== The request ==
Up to and including the line with "scratches, rubbed edges.", return every line from the start of the entries below exactly.

== Entries shown ==

● ● ● ● ● ● ●

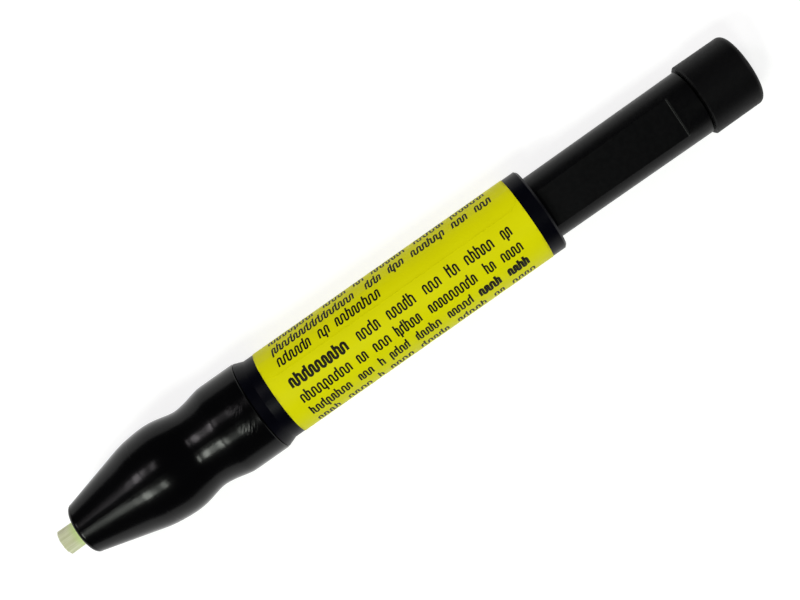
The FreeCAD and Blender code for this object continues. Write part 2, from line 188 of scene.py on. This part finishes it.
# ---------------------------------------------------------------- materials
def moulded_plastic(
    name, colour, gloss, specular, grain, edges=(), scuff=0.5, rubbed_at=None, parting=None, flat_end=None,
):
    """Black moulded plastic: fine grain, a slightly uneven surface, thin handling scratches, rubbed edges.

    gloss is (lowest, highest) roughness and grain is the grain's depth in millimetres. edges is a list of
    x where the plastic is rubbed, rubbed_at is an x where slanting hairlines cross the upper surface, and
    parting is the x of a faint line left by the mould. flat_end is the x where the flat ends and its corner
    shines.
    """
    g = Graph(name)
    fine = g.noise(0.16, detail=2.0)
    uneven = g.noise(3.2, stretch=(1.6, 1, 1), detail=1.0)
    patches = g.noise(0.7, detail=4.0, rough=0.6)
    scratches = g.noise(0.09, stretch=(26, 1, 1), detail=1.0, distortion=0.4)
    handled = g.ramp(patches, 0.0, scuff, 0.52, 0.74)
    thin = g.math("MULTIPLY", g.ramp(scratches, 0.0, 1.0, 0.7, 0.76), handled)
    worn = thin
    for x in edges:
        rub = g.math("MULTIPLY", g.near(x, 0.35 * MM), g.ramp(patches, 0.0, 0.6, 0.4, 0.64))
        worn = g.math("MAXIMUM", worn, rub)
    dark = tuple(c * 0.8 for c in colour[:3]) + (1.0,)
    pale = tuple(c * 2.0 + 0.006 for c in colour[:3]) + (1.0,)
    base = g.blend(uneven, 0.3, 0.7, colour, dark)
    sheen = g.ramp(patches, gloss[0], gloss[1], 0.3, 0.7)
    g.set(
        Base_Color=g.mix(g.math("MULTIPLY", worn, 0.55), base, pale),
        Roughness=g.math("ADD", sheen, g.math("MULTIPLY", worn, 0.12)),
        IOR=1.49,
        Specular_IOR_Level=specular,
    )
    relief = g.bump(fine, grain, g.bump(uneven, 0.012))
    if rubbed_at is not None:
        hairlines = g.noise(0.3, stretch=(9, 1, 1), turn=math.radians(52), detail=1.0)
        upper = g.ramp(g.along("Z"), 0.0, 1.0, 6.0 * MM, 7.2 * MM)
        patch = g.math("MULTIPLY", g.near(rubbed_at, 1.9 * MM), upper)
        relief = g.bump(g.math("MULTIPLY", hairlines, patch), 0.07, relief)
    if parting is not None:
        relief = g.bump(g.near(parting, 0.14 * MM), 0.012, relief)
    if flat_end is not None:
        corner = g.math("MULTIPLY", g.near(flat_end, 0.17 * MM), g.on_flat(FLAT_HEIGHT, FLAT_TILT))
        relief = g.bump(corner, 0.035, relief)
    g.set(Normal=g.bump(g.math("MULTIPLY", thin, -1.0), 0.004, relief))
    return g.material


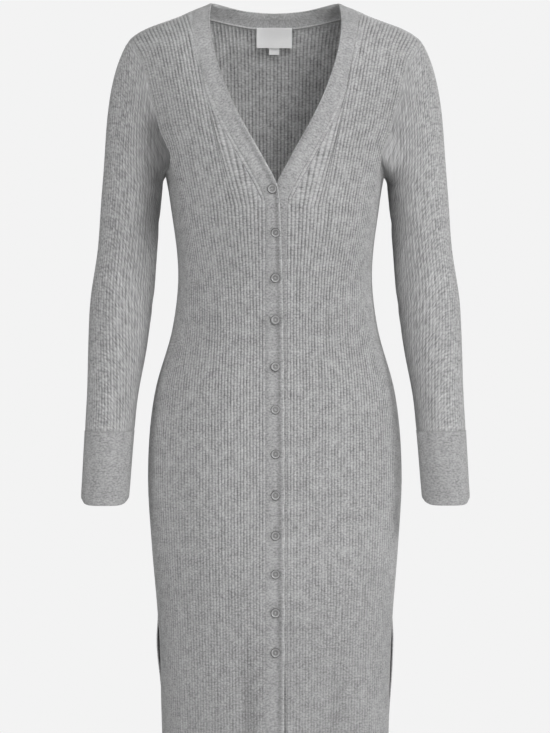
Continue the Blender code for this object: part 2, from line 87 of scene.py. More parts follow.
def feed(node, tree, inputs):
    # an input takes a value, a socket that drives it, or a node whose first output does
    for key, value in inputs.items():
        if isinstance(value, bpy.types.Node):
            value = value.outputs[0]
        if isinstance(value, bpy.types.NodeSocket):
            tree.links.new(value, node.inputs[key])
        else:
            node.inputs[key].default_value = value
    return node


def addNode(tree, kind, inputs=None, **settings):
    node = tree.nodes.new(kind)
    for key, value in settings.items():
        setattr(node, key, value)
    return feed(node, tree, inputs or {})


def calc(tree, operation, *values):
    return addNode(tree, "ShaderNodeMath", dict(enumerate(values)), operation=operation)


def mapRange(tree, value, start, end, low=0.0, high=1.0, **settings):
    # what lies from low to high comes out from start to end
    sockets = {0: value, 1: low, 2: high, 3: start, 4: end}
    return addNode(tree, "ShaderNodeMapRange", sockets, **settings)


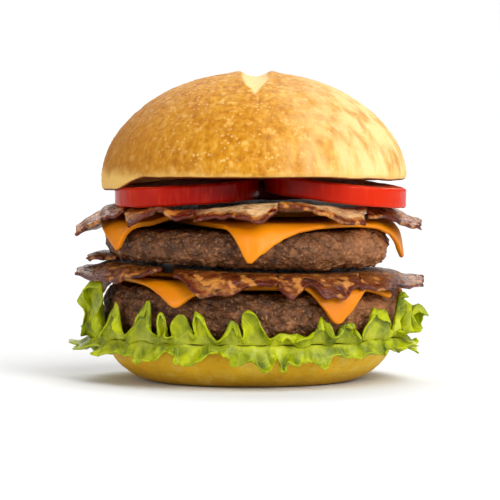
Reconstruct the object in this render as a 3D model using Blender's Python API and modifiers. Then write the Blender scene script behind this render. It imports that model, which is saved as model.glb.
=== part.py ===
"""A double bacon cheeseburger in a crusty roll, standing on the flat foot of its bottom bun.

Lengths are in millimetres and each mesh is scaled to metres as it is made. The stack's axis
is Z, its front faces -Y, and the origin is the middle of the foot. Sheets of cheese and
strips of bacon are laid out flat round the axis and then folded over the rim of the patty
below them, so that none of them can pass through it. Azimuths are in degrees from +X
towards +Y, so the front of the stack is at 270.
"""

import math
from dataclasses import dataclass

import bmesh
import bpy
from mathutils import Vector, noise

MM = 0.001

# Driving dimensions of the stack, from the foot up.
GAP = 0.3
BUN_FOOT_RADIUS = 34.0
BUN_BOTTOM_RADIUS = 50.0
BUN_BOTTOM_HEIGHT = 14.6
LEAF_THICKNESS = 0.7
PATTY_LOWER_HEIGHT = 16.8
PATTY_UPPER_HEIGHT = 14.1
PATTY_SLOPE = -0.035
CHEESE_THICKNESS = 1.8
BACON_THICKNESS = 1.8
TOMATO_THICKNESS = 7.4
BUN_TOP_RADIUS = 54.0
BUN_TOP_DOME = 39.1
BUN_TOP_X = 1.5
BUN_TOP_ROOF = 75.0
BUN_TOP_WIDEST_AT = 69.5

# Heights that follow from them. A sheet's height is that of its middle surface.
LEAF_UNDER_HEIGHT = BUN_BOTTOM_HEIGHT + GAP + LEAF_THICKNESS / 2
LEAF_OVER_HEIGHT = LEAF_UNDER_HEIGHT + LEAF_THICKNESS + GAP
PATTY_LOWER_BOTTOM = LEAF_OVER_HEIGHT + LEAF_THICKNESS / 2 + GAP
PATTY_LOWER_TOP = PATTY_LOWER_BOTTOM + PATTY_LOWER_HEIGHT
CHEESE_LIFT = 1.3 * GAP + CHEESE_THICKNESS / 2
CHEESE_OVER_LIFT = CHEESE_LIFT + CHEESE_THICKNESS + 1.6 * GAP
BACON_LIFT = CHEESE_OVER_LIFT + CHEESE_THICKNESS / 2 + 2.2 * GAP + BACON_THICKNESS / 2
BACON_TOP_LIFT = BACON_LIFT + BACON_THICKNESS / 2
PATTY_UPPER_BOTTOM = PATTY_LOWER_TOP + BACON_TOP_LIFT + GAP
PATTY_UPPER_TOP = PATTY_UPPER_BOTTOM + PATTY_UPPER_HEIGHT
TOMATO_BED = PATTY_UPPER_TOP + BACON_TOP_LIFT + GAP

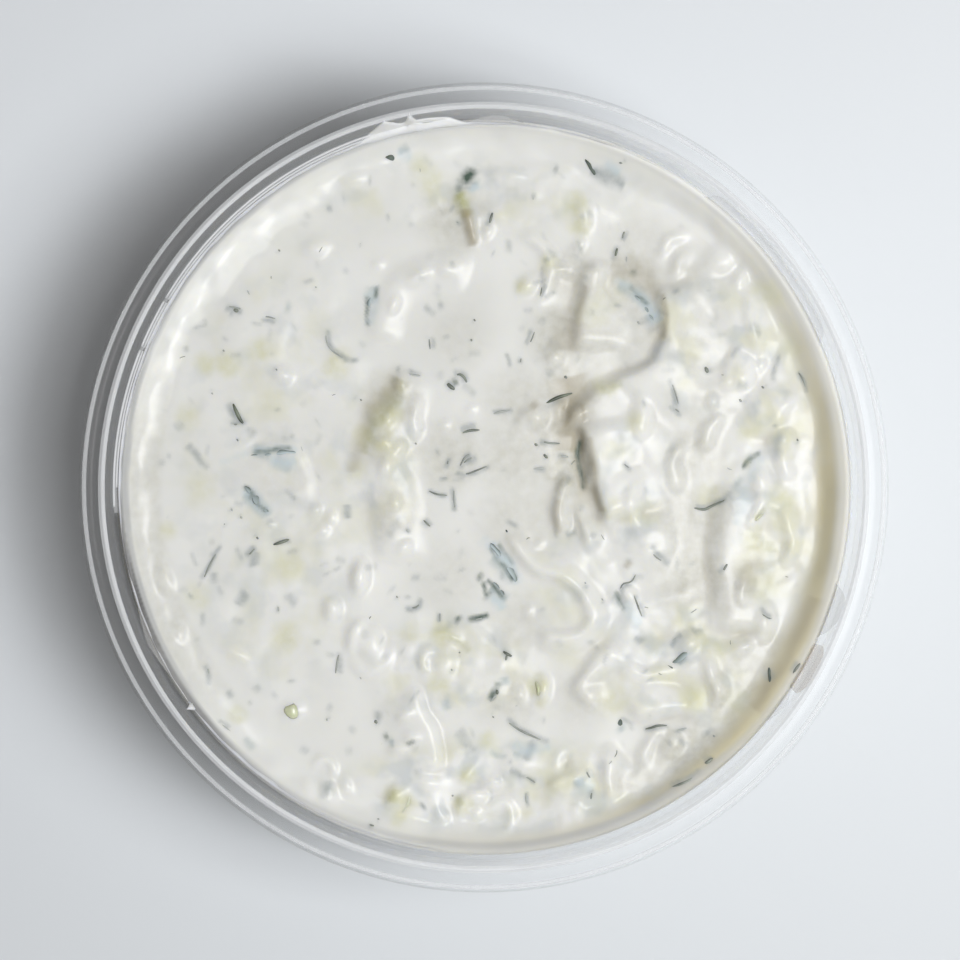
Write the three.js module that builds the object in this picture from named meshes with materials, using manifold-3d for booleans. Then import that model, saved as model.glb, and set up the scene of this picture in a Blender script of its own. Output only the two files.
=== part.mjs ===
// Tzatziki dip in its round clear plastic deli tub.
// Millimetres, +Z up. The origin is on the floor, under the middle of the tub.
import * as THREE from "three";
import { mergeVertices } from "three/addons/utils/BufferGeometryUtils.js";
import Module from "manifold-3d";

// ---- Driving dimensions ----

// Tub
const RIM_RADIUS = 58.5;
const TUB_HEIGHT = 46;
const WALL = 0.45;
const FOOT_RADIUS = 46.5;
const FOOT_WIDTH = 3.5;
const RECESS = 1.0;
const RECESS_SLOPE = 1.0;
const HEEL_RADIUS = 2.0;
const SKIRT_DEPTH = 3.4;
const LEDGE_DEPTH = 4.9;
const LEDGE_WIDTH = 0.8;
const LEDGE_SLOPE = 0.4;
const LEDGE_RADIUS = 54.0;
const SEAL_RADIUS = 54.6;
const SEAL_CHAMFER = 0.1;
const FLANGE_DEPTH = 0.5;
const FLANGE_END = 1.9;
const BEAD_RADIUS = 0.7;
const CREST_MIDDLE = 55.2;
const CREST_WIDTH = 1.0;
const CREST_HEIGHT = 0.25;
const CREST_STEPS = 4;
const TUB_SEGMENTS = 64;

// Dip
const GAP = 0.3;
const TROUGH_CLEARANCE = 0.6;
const FLOOR_CLEARANCE = 0.5;
const DIP_LEVEL = TUB_HEIGHT - 7.8;
const EDGE_RISE = 2.1;
const EDGE_START = 48.2;
const EDGE_END = 52.6;
const EARLY_AZIMUTH = -20;
const EARLY_REACH = 120;
const RELIEF_LIMIT = 2.9;
const DIP_RINGS = 25;

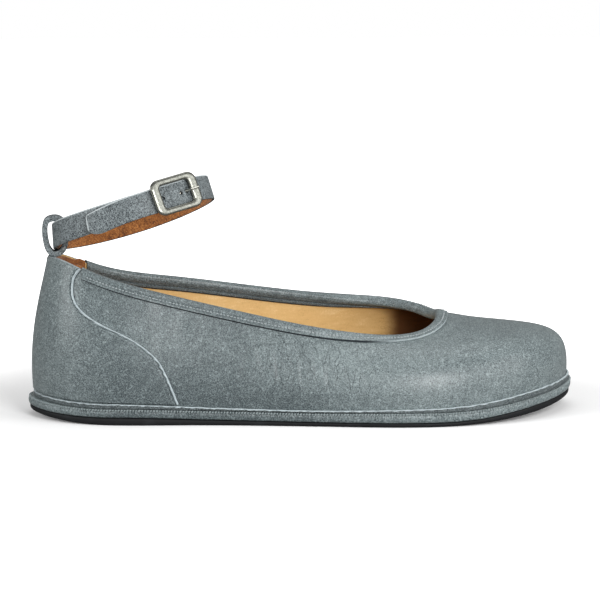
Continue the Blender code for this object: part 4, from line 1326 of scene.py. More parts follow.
@dataclass
class Upper:
    """The lasted skin with its lining, and the pieces sewn on it."""

    last: Last
    finishes: Finishes
    around: int = 720
    upward: int = 84
    lining_rows: int = 28
    strip_points: int = 900
    calm_share: float = 0.12
    swell_height: float = 0.00009
    rand_cut: float = 0.00028
    throat_from: float = 0.150
    throat_run: float = 0.016
    rand_height: float = 0.0026
    rand_thickness: float = 0.0009
    counter_thickness: float = 0.0010
    raw_edge: float = 0.00105
    binding_width: float = 0.0044
    binding_thickness: float = 0.0009
    shadow_line: float = 0.00028
    lining_depth: float = 0.0340
    lining_length: float = 0.0366
    lining_thickness: float = 0.0010
    lining_rise: float = 0.0016
    stitch_pitch: float = 0.0022
    binding_pitch: float = 0.0016
    stitch_margin: float = 0.004
    seam_inset: float = 0.0022
    top_inset: float = 0.0015
    seam_points: int = 240

    def leather(self) -> dict[Face, Material]:
        """Finishes of a piece of the upper's leather."""
        kit = self.finishes
        return {Face.GRAIN: kit.grain, Face.LINING: kit.lining, Face.EDGE: kit.raw_edge}

    def crease_depth(self, points: Array) -> Array:
        """How far the leather sinks at points of the skin, for every crease in the table."""
        placed = points - self.last.middle
        total = np.zeros(points.shape[:-1])
        for x0, z0, x1, z1, depth, width, side in CREASES:
            start, end = np.array([x0, z0]) * 1e-3, np.array([x1, z1]) * 1e-3
            across = placed[..., [0, 2]] - start
            span = end - start
            t = np.clip((across @ span) / (span @ span), 0, 1)
            distance = np.linalg.norm(across - t[..., None] * span, axis=-1) / (width * 1e-3)
            hollow = np.exp(-(distance**2)) - 0.45 * np.exp(-((distance - 1.9) ** 2))
            fade = np.sin(math.pi * np.clip(0.08 + 0.84 * t, 0, 1))
            near = (np.sign(placed[..., 1]) == side) | (np.abs(placed[..., 1]) < 1e-4)
            total += depth * 1e-3 * hollow * fade * near
        return total

    def build_skin(self) -> None:
        """Outer skin with its creases, and the tan lining inside."""
        last = self.last
        u = even_turns(self.around)
        heights = np.linspace(0, 1, self.upward + 1)
        grid_u, grid_s = np.meshgrid(u, heights)
        bare = last.point(grid_u, grid_s)
        edge = ease(grid_s / self.calm_share) * ease((1 - grid_s) / self.calm_share)
        swell = 0.5 * ripple(grid_u + 0.04 * grid_s, 14, 34, 6, 21)
        swell += 0.5 * ripple(grid_u - 0.03 * grid_s, 20, 60, 6, 22)
        swell *= np.cos(7 * grid_s + 9 * np.sin(2 * math.pi * grid_u))
        out = edge * (self.swell_height * swell - self.crease_depth(bare))
        outer = bare + last.normal(grid_u, grid_s) * out[..., None]
        inner_u, inner_s = np.meshgrid(u, np.linspace(1, 0, self.lining_rows + 1))
        inner = last.skin(inner_u, inner_s, -last.wall)
        inner[-1, :, 2] = outer[0, :, 2]
        bands = [Face.GRAIN] * self.upward + [Face.EDGE] + [Face.LINING] * self.lining_rows + [Face.EDGE]
        surface = Surface("upper_leather", last, self.leather())
        surface.tube(list(outer) + list(inner), bands, True)
        settle(surface.piece(), "grey_leather", "upper")

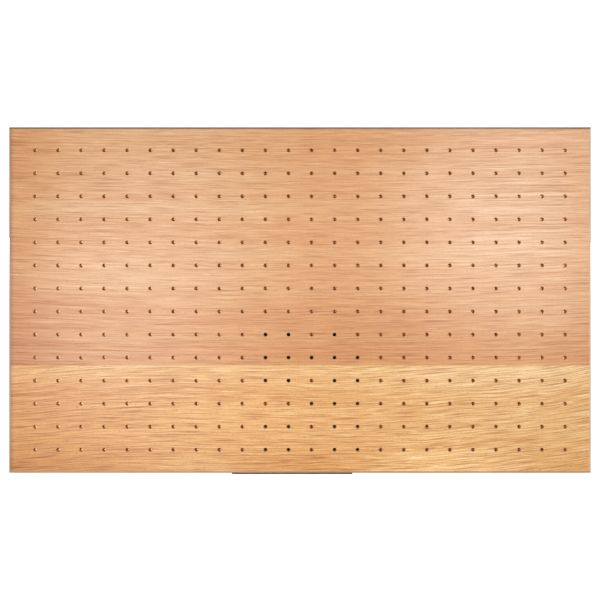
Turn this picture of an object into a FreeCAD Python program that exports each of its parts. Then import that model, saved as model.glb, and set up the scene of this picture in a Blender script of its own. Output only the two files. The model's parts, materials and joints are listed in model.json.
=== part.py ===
import FreeCAD, Part
import math
import os

# Pegboard display stand: an oak-veneered board with a 32 mm grid of peg holes, which leans
# back on a fold-out steel leg. Millimetres, +Z up, the front of the board faces -Y.
# Every piece is drawn on an upright board, with X along it, Z up from its bottom edge and Y
# back from its front face. leaned() then tips the board back and stands it on the floor.
# The leg is drawn folded into the board, and opened() swings it out to where it stands.

# Board
WIDTH = 808.0                 # outside size, with the lipping
HEIGHT = 480.0
VENEER = 0.6
FRONT_PLY = 12.0
BACK_PLY = 6.0
THICKNESS = VENEER + FRONT_PLY + BACK_PLY + VENEER
PLY_BACK = VENEER + FRONT_PLY             # where the two plywood panels are glued together
LIPPING = 2.0
ARRIS = 0.8                   # rounding along the edges of the lipping
LEAF_SEAM = 149.0             # height of the joint between the two veneer leaves

# Peg holes
PITCH = 32.0
COLUMNS = 24
ROWS = 14
PEG_RADIUS = 2.5
SHALLOW_DEPTH = 10.5          # of the seven holes that stop short of the leg's recess
SHALLOW_HOLES = [              # column from the left, row from the bottom
    (12, 0), (12, 1), (10, 2), (11, 2), (12, 3), (12, 5), (14, 5),
]

# How the board stands
LEAN = 13.0                   # degrees back from upright
LEG_ANGLE = 22.0              # degrees that the leg opens from the board
THIN_RUBBER = 0.6             # least thickness of the rubber under the board

# Recess for the leg, open at the bottom edge of the board
RECESS_X = 16.0               # its middle, on a column of holes
RECESS_WIDTH = 160.0
RECESS_TOP = 216.0

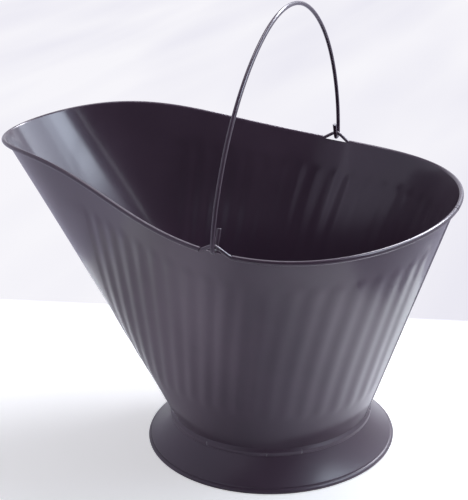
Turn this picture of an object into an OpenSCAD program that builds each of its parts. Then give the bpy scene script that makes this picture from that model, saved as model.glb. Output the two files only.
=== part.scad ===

● ● ● ● ● ● ●

== Output below ==
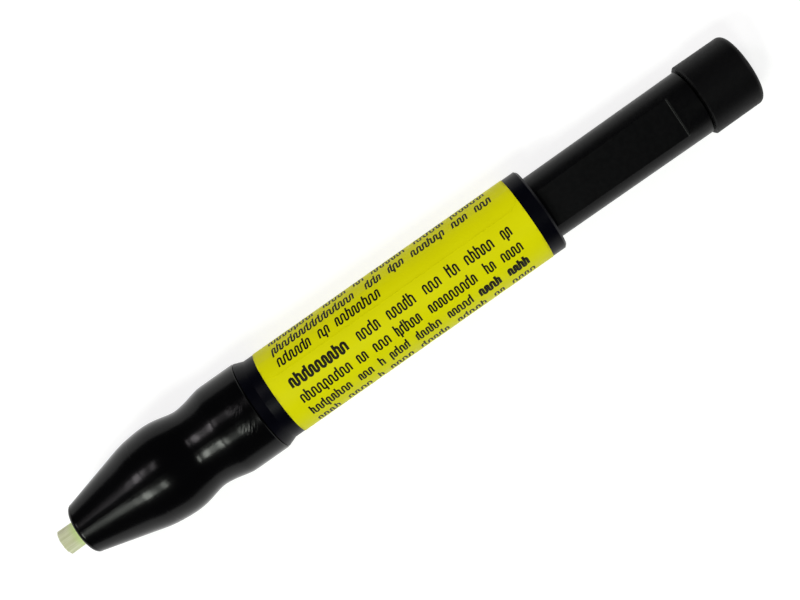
The FreeCAD and Blender code for this object continues. Write part 2, from line 188 of scene.py on. This part finishes it.
# ---------------------------------------------------------------- materials
def moulded_plastic(
    name, colour, gloss, specular, grain, edges=(), scuff=0.5, rubbed_at=None, parting=None, flat_end=None,
):
    """Black moulded plastic: fine grain, a slightly uneven surface, thin handling scratches, rubbed edges.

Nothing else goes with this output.